In the letter, we opposed advancing the EFP application for further consideration and recommended the Committee turn its attention to developing standards for endorsing EFP applications for new or expanding forage fisheries. While committee members expressed mixed views about the merit of the Lund’s Fisheries EFP, they did agree on the need to develop an EFP review policy/process, and that initiative is being considered as a potential 2022 priority. Ultimately, authority to approve or deny an EFP application resides with GARFO’s Regional Administrator, who must determine that the purpose, design, and administration of the EFP are consistent with management objectives and the Magnuson-Stevens Act. A clear EFP policy would help ensure rigor and transparency when EFP applications are reviewed.
When creating the UFOA, the Mid-Atlantic Council, along with the thousands of stakeholders who weighed in, recognized that a pathway to ecologically sustainable new fisheries must include strategies to improve our understanding of ecosystem impacts. This includes recognizing that climate change affects prey populations and their availability to predators.
Just 10 years ago, the Atlantic herring and Atlantic mackerel quotas were 91,200 mt and 46,779 mt, respectively. This year, the Atlantic herring quota was just 4,651 mt, and the mackerel fishery closed after landing 5,200 mt to avoid continued overfishing. Because of unexpectedly low productivity, rebuilding these overfished stocks will take time. It’s possible that quotas will never reach the peak years of the past.
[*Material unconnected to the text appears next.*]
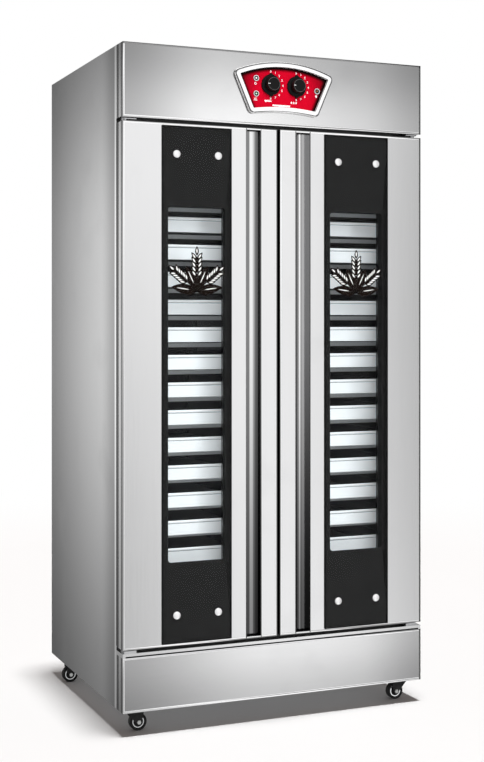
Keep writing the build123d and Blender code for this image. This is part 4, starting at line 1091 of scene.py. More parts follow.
@dataclass
class Casing:
    """The outer sheets, the folded fronts and what is screwed to the back."""

    screw_radius: float = 4.0 * MM
    screw_dome: float = 2.1 * MM
    shank_radius: float = 1.7 * MM
    slot_length: float = 4.4 * MM
    slot_width: float = 0.9 * MM
    slot_depth: float = 0.6 * MM
    screw_rows: int = 5
    hem_proud: float = 0.5 * MM
    hem_rise: float = 2.0 * MM
    bead_radius: float = 2.4 * MM
    bead_inset: float = 0.3 * MM
    bead_setback: float = 1.5 * MM
    bead_rise: float = 0.6 * MM
    gland_bore: float = 5.0 * MM
    gland_flange: float = 8.0 * MM
    gland_ribs: int = 18
    sheet: float = 1.3 * MM

    def build(self) -> None:
        """Dress the sheets and draw the screws, the cable gland and the folded edges."""
        dress(Finishes.SIDE_SHEET, "left_side_panel", "right_side_panel")
        dress(Finishes.CASING_BACKWARD, "top_panel", "bottom_panel")
        dress(Finishes.CASING_UPRIGHT, "back_panel")
        # The front frame shows only in the gaps, so it is toned nearly black as painted shade.
        dress(Finishes.FRAME, "front_frame")
        dress(Finishes.FASCIA, "top_fascia")
        dress(Finishes.BASE, "base_fascia")
        dress(Finishes.SILL, "base_sill")
        dress(Finishes.HANDLE, "hinge_brackets")
        dress(Finishes.FIBRE, "insulation_boards")
        dress(Finishes.SWITCH, "switchgear")
        dress(Finishes.WIRE, "wiring_loom")
        dress(Finishes.ZINC, "dial_controllers", "castor_plates", "castor_bolts")
        self.back_screws()
        self.cable_gland()
        self.hems("fascia", *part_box("top_fascia"))
        base_low, base_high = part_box("base_fascia")
        self.hems("base", base_low + Vector((0, 0, self.hem_rise)), base_high)

    def hems(self, name: str, low: Vector, high: Vector) -> None:
        """The folded edges around a front piece, with a round bead along its foot.

        Args:
            name: what the piece is called.
            low: its lowest corner.
            high: its highest corner.
        """
        draft = Draft()
        draft.hem(low, high, self.hem_proud)
        start = low + Vector((self.bead_inset, self.bead_setback, self.bead_rise))
        radius = self.bead_radius
        bead = [(radius, 0.0), (radius, high.x - low.x - 2 * self.bead_inset)]
        draft.turned(bead, start, Spin.ALONG_X, segments=18)
        draft.piece(f"{name}_folded_edges", "root", [Finishes.HEM])

    def back_screws(self) -> None:
        """Domed screw heads with a cross slot, along both edges of the back panel."""
        low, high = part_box("panel_screws")
        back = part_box("back_panel")[1].y
        radius = self.screw_radius
        step = (high.z - low.z - 2 * radius) / (self.screw_rows - 1)
        slots = ((self.slot_length, self.slot_width), (self.slot_width, self.slot_length))
        profile = [(self.shank_radius, low.y - back), (self.shank_radius, 0.0), (radius, 0.0)]
        for turn in range(1, 6):
            angle = math.pi / 2 * turn / 6
            profile.append((radius * math.cos(angle), self.screw_dome * math.sin(angle)))
        draft = Draft()
        for x in (low.x + radius, high.x - radius):
            for row in range(self.screw_rows):
                centre = Vector((x, back, low.z + radius + row * step))
                draft.turned(profile, centre, Spin.ALONG_Y, segments=24)
                top = centre + Vector((0, self.screw_dome, 0))
                for length, width in slots:
                    half = Vector((length / 2, 0, width / 2))
                    draft.block(top - half - Vector((0, self.slot_depth, 0)), top + half, ink=1)
        finishes = [Finishes.ZINC, Finishes.SLEEVE]
        draft.piece("back_screw_heads", "root", finishes, ["panel_screws"])

    def cable_gland(self) -> None:
        """The gland: a nut on each side of the sheet and a ribbed cap, with an open bore."""
        low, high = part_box("cable_gland")
        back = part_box("back_panel")[1].y
        centre = front_middle(low, high, back)
        outer = (high.x - low.x) / 2
        bore = self.gland_bore
        flange = self.gland_flange
        reach = high.y - back
        inner = low.y - back
        nut = [(bore, 0.0), (outer, 0.0), (outer, flange - MM), (outer - MM, flange), (bore, flange)]
        inside = [(bore, inner), (outer, inner), (outer, -self.sheet), (bore, -self.sheet)]
        cap_radius = outer - 2 * MM
        cap = [(bore, flange), (cap_radius, flange), (cap_radius, reach - 4 * MM)]
        cap += [(cap_radius - MM, reach - 1.5 * MM), (cap_radius - 3 * MM, reach), (bore, reach)]
        ribs = Flutes(self.gland_ribs, 0.6 * MM, flange, reach - 3 * MM)
        draft = Draft()
        for hexagon in (nut, inside):
            draft.turned(hexagon, centre, Spin.ALONG_Y, segments=48, relief=Flats(6, bore), closed=True)
        draft.turned(cap, centre, Spin.ALONG_Y, segments=8 * self.gland_ribs, relief=ribs, closed=True)
        draft.piece("mains_cable_gland", "root", [Finishes.GLAND], ["cable_gland"])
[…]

As fishermen seek opportunities to shift to new target species, like Atlantic thread herring, our fishery management programs must take into account that the changing composition of the forage base is affecting predators as well as existing forage fisheries. This is the forward thinking, ecosystem approach to fisheries management that laid the foundation for the Unmanaged Forage Omnibus Amendment, an approach that should be upheld by NOAA Fisheries.